Cir.1990). “Not a substitute for a direct appeal, a rule 60(b) motion addresses matters outside the issues on which the judgment was entered.” Nutter v. Wefald, 885 F.Supp. 1445, 1450 (D. Kan. Mar. 16, 1995) (citing Brown v. McCormick, 608 F.2d 410, 413 (10th Cir. 1979)). “It is not the opportunity for the court to revisit the issues already addressed in the underlying order or to consider arguments and facts that were available for presentation in the underlying proceedings.” Id. (citing Van Skiver, 952 F.2d at 1243). A judgment is void for Rule 60(b)(4) purposes if the “rendering court was powerless to enter it,” such as where the Court lacked subject matter jurisdiction or jurisdiction over the parties. V.T.A., Inc. v. Airco, Inc., 597 F.2d 220, 224 (10th Cir. 1979); In re Four Seasons Securities Laws Litigation, 502 F.2d 834, 842 (10th Cir. 1974). Rule 60(b)(4) is narrow and “applies only in the rare instance where a judgment is premised either on a certain type of jurisdictional error or on a violation of due process that deprives a party of notice or the opportunity to be heard.” Choice Hospice, Inc. v. Axxess Tech. Sols., Inc., 125 F.4th 1000, 1014 (10th Cir. 2025) (citing United Student Aid Funds, Inc. v. Espinosa, 559 U.S. 260, 271 (2010)).

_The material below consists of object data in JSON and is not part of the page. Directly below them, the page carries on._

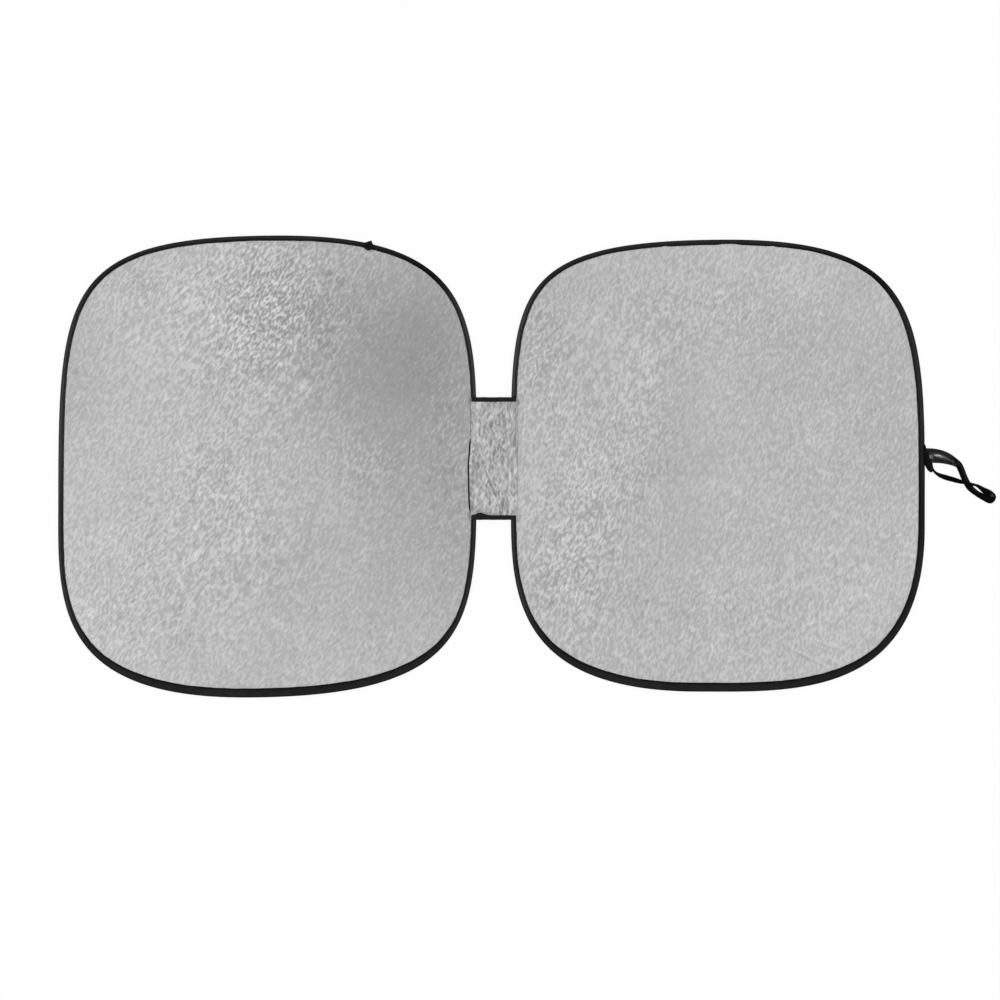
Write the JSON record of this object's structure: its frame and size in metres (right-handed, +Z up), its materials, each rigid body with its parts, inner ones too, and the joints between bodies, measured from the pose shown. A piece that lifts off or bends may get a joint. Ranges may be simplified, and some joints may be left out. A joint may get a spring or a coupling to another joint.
{
  "type": "windscreen sunshade",
  "caption": "Folding silver windscreen sunshade laid out flat: two rounded sprung panels edged in black tape, joined by a gathered strip, with an elastic strap.",
  "frame": {"origin": "middle of the two panels' plan, on the surface that they lie on", "axes": "+X along the two panels towards the strap, +Y towards the windscreen's upper edge, +Z up from the surface and out of the panels' faces"},
  "size_m": [1.5951, 0.786, 0.0094],
  "materials": {
    "silver_cloth": "metallised cloth with a fine pebbled relief, semi-gloss silver",
    "black_tape": "matt woven polyester edge tape, stitched",
    "spring_steel": "blued spring-steel band, satin",
    "crimped_steel": "plain zinc-plated sleeve, crimped",
    "black_elastic": "satin woven elastic"
  },
  "bodies": {
    "root": {"left_sheet": "silver_cloth", "right_sheet": "silver_cloth", "bridge_sheet": "silver_cloth", "left_binding": "black_tape", "right_binding": "black_tape", "bridge_top_binding": "black_tape", "bridge_bottom_binding": "black_tape", "left_hoop": "spring_steel", "right_hoop": "spring_steel", "left_ferrule": "crimped_steel", "right_ferrule": "crimped_steel", "strap": "black_elastic"}
  },
  "joints": []
}
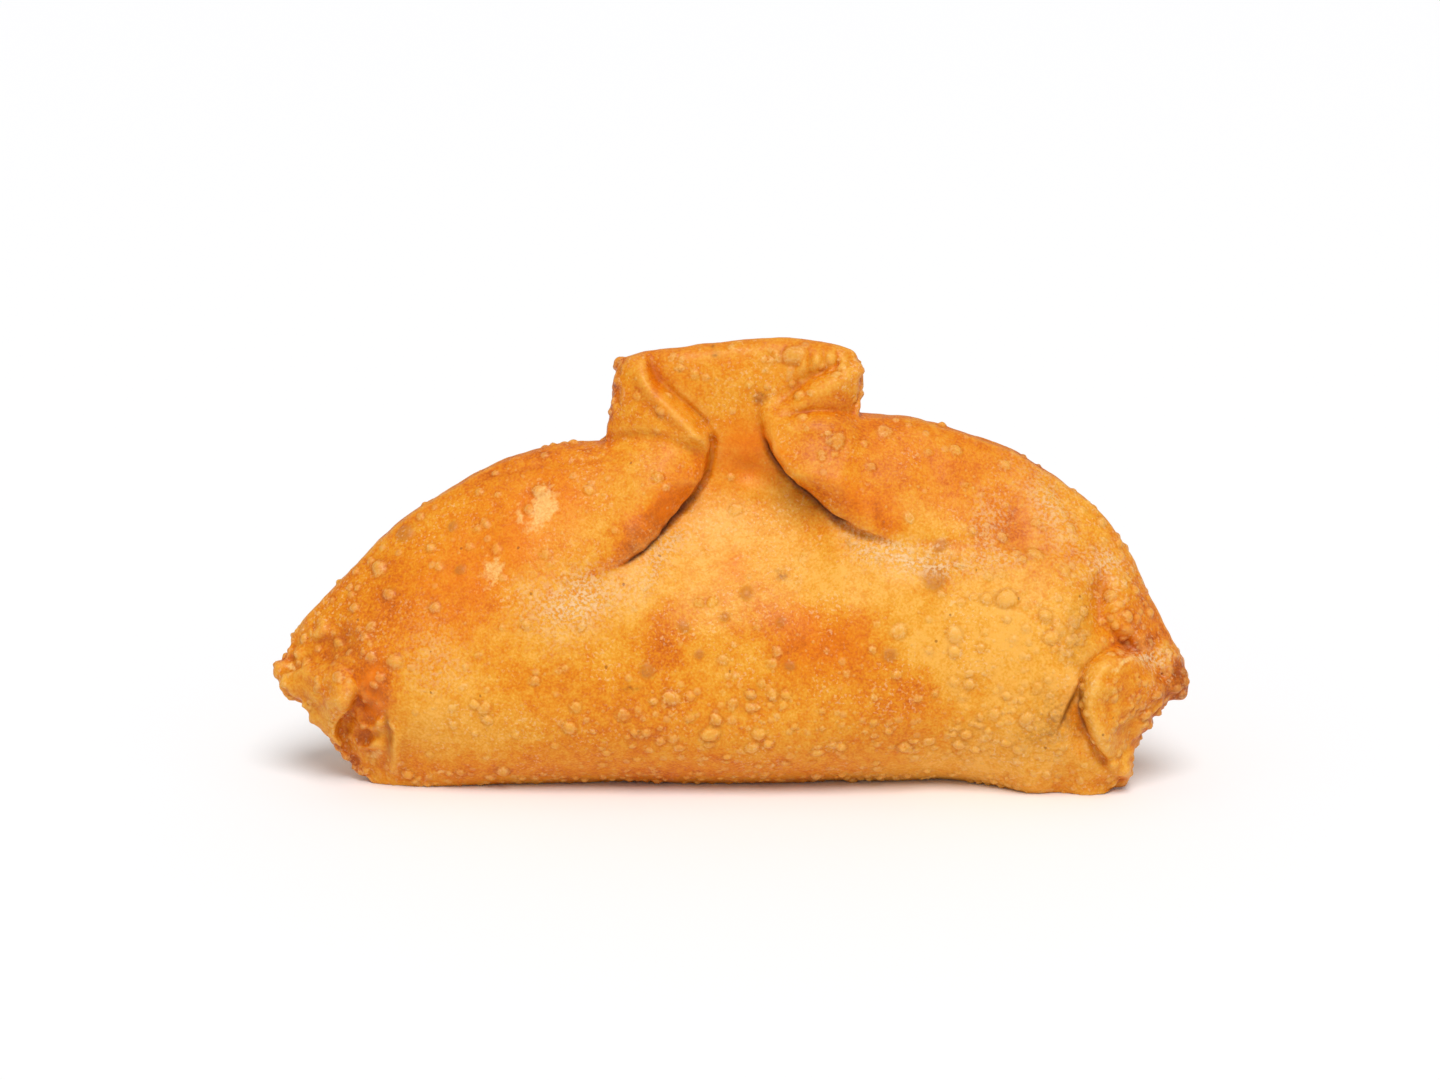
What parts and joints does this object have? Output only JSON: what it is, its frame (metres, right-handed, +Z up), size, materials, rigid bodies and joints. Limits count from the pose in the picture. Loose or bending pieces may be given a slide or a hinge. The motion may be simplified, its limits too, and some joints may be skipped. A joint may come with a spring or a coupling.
{
  "type": "empanada",
  "caption": "Deep-fried filled dough pocket standing on its base: plump belly, folded shoulders over a pinched neck, a flared frill on top and a pinched ear at each end.",
  "frame": {"origin": "middle of the bounding box in X and Y, on the plane of the flat underside", "axes": "+X along the pastry towards the ear with the bulge above it, -Y is the side with the dimpled creases that faces the viewer, +Z up to the frill"},
  "size_m": [0.1196, 0.0366, 0.0576],
  "materials": {
    "fried_dough": "golden deep-fried dough, satin with an oily sheen, blistered, pale and floury in the folds, browner at the edges"
  },
  "bodies": {
    "root": {"pastry": "fried_dough"}
  },
  "joints": []
}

Plaintiff’s motion to vacate does not argue that this Court was powerless to enter the dismissal order or judgment because it lacked jurisdiction. Rather, Plaintiff’s motion to vacate sets forth various maxims of law, references his motions requesting this Court to recuse, argues that Defendant’s motion to dismiss was an “illegal filing,” and makes additional arguments related to Fed. R. Civ. P.